The boys threw away the papers, stole copies, hurled verbal abuse and set papers alight, which caused Kirsty to burn her hands.
Kirsty reported each incident to the newspaper group and local police and, despite living close to the offenders, she made a statement detailing the extent of the problem.
She also volunteered as a youth representative for the local residents' association, set up by the community police officer and residents to address anti-social behaviour in the area.
The youths were arrested and charged on the strength of Kirsty's evidence.
One of the offending youths pleaded guilty to the charges and was given an ASBO with a restriction not to enter the area. The second youth is currently awaiting sentence.
Kirsty said: "I just got on with it.
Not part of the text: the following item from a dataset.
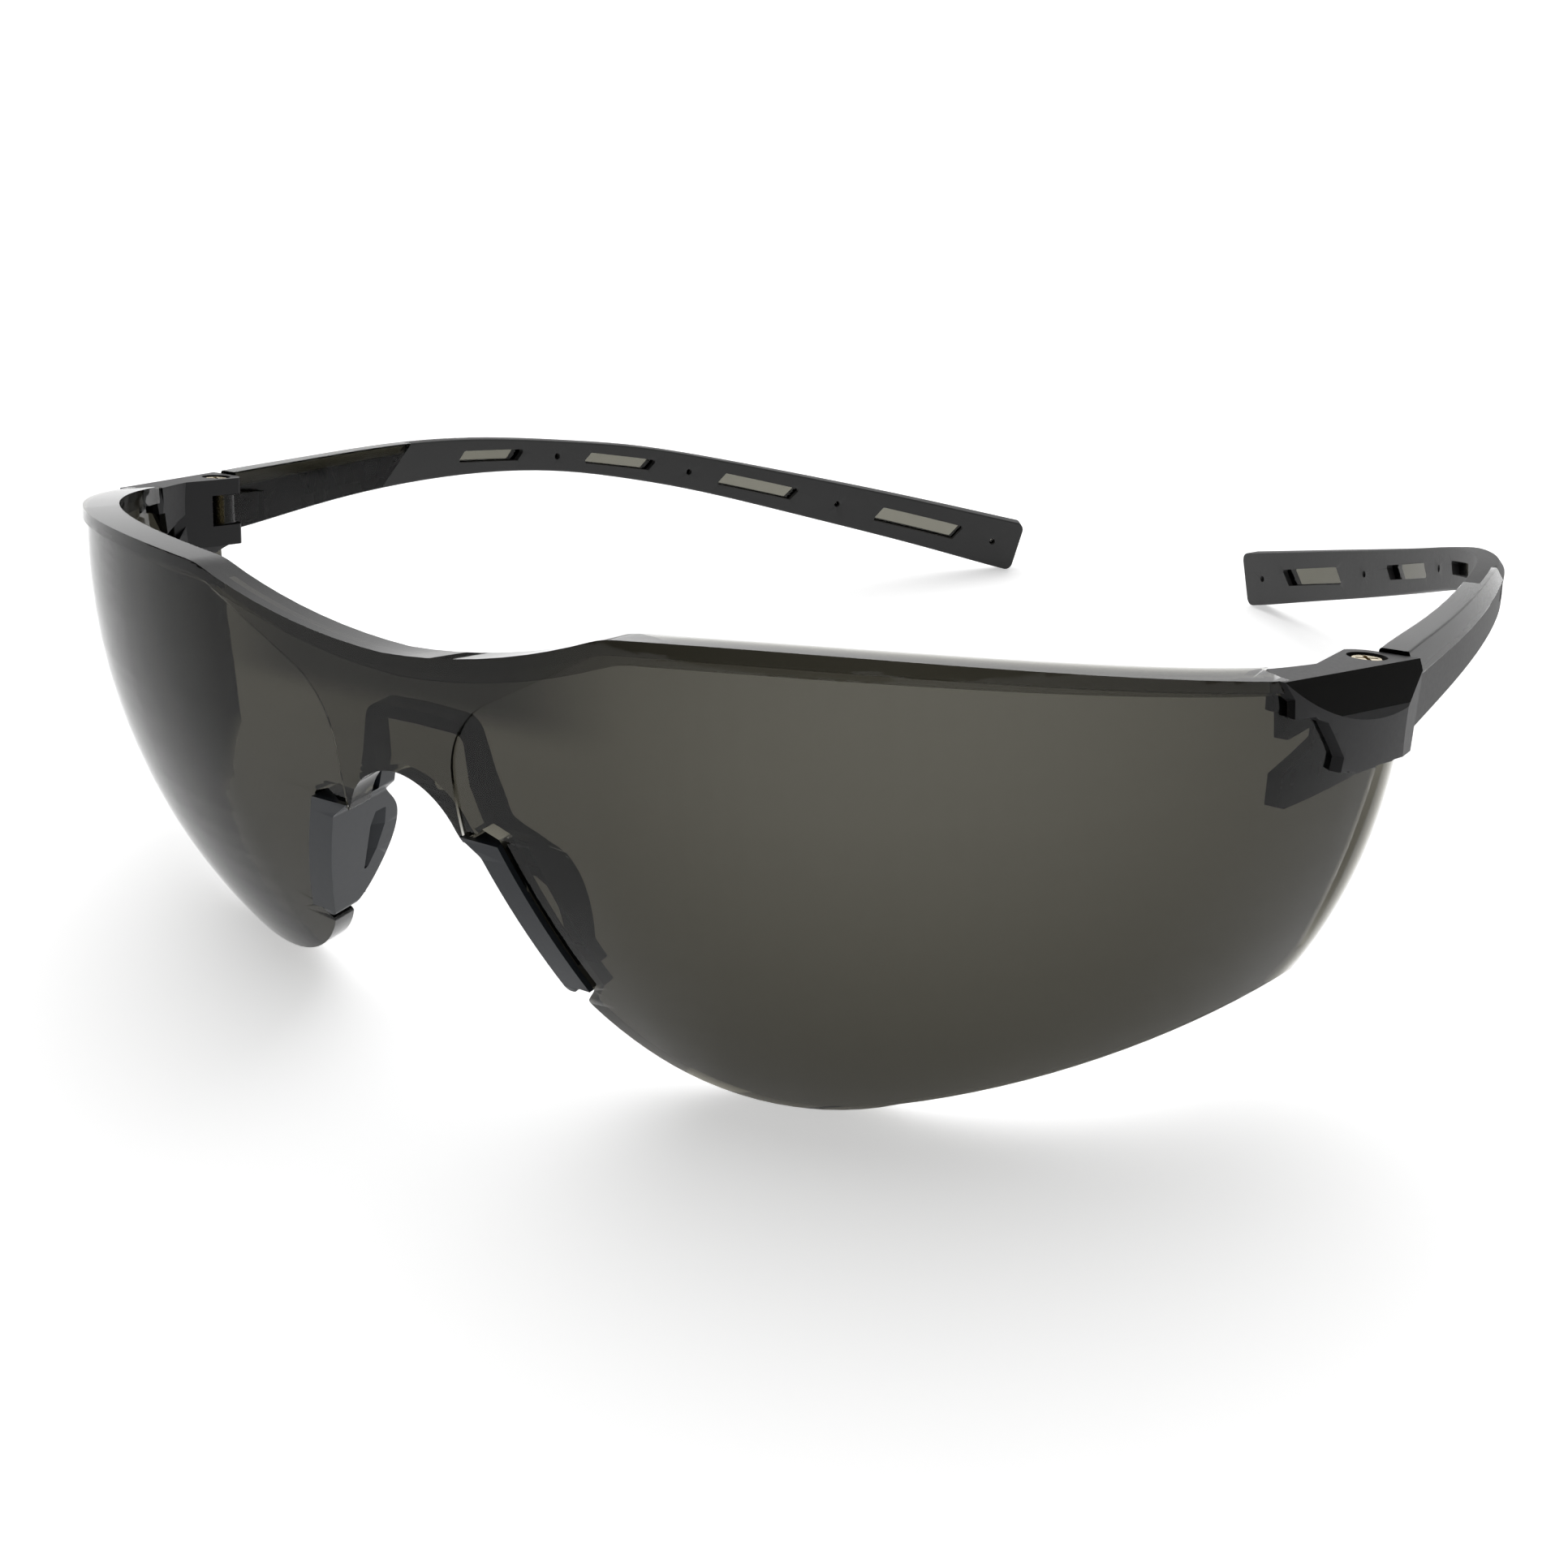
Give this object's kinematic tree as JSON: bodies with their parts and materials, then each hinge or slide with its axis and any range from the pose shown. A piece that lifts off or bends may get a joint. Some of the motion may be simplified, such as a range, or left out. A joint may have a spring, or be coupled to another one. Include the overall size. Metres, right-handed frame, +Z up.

I felt proud because I'd done something for the community."
Proud parents Dawn, 44, and Geoff, 48, weren't aware of the extent of the problem until Kirsty won the award.
Dawn said: "For the last few years there have been quite a few problems around the area.
But it has quietened down a lot recently and it is improving."
Since the court proceedings, the area has become better, with only two offences recorded since the first ASBO was granted.
Inspired by Kristy's example, the residents' association continues to grow and police calls to the area are now a rarity where once they were commonplace.
Kirsty's £1,000 award money will be spent by the association to help stop anti-social behaviour in Baldock.
Town police officer Steve Gibbs, who nominated Kirsty, said that incidents of anti-social behaviour are now very low compared to what they were.
Pc Gibbs, who travelled to London with her for the awards ceremony, nominated Kirsty because of her young age and the fact that she was representative of all the people who supported the police.
He said: "I was really pleased that Kirsty and the other residents' actions in working in partnership with the police and other agencies to solve anti-social behaviour in the area have been recognised.
"This is a good example of the police and public working together to solve anti-social behaviour.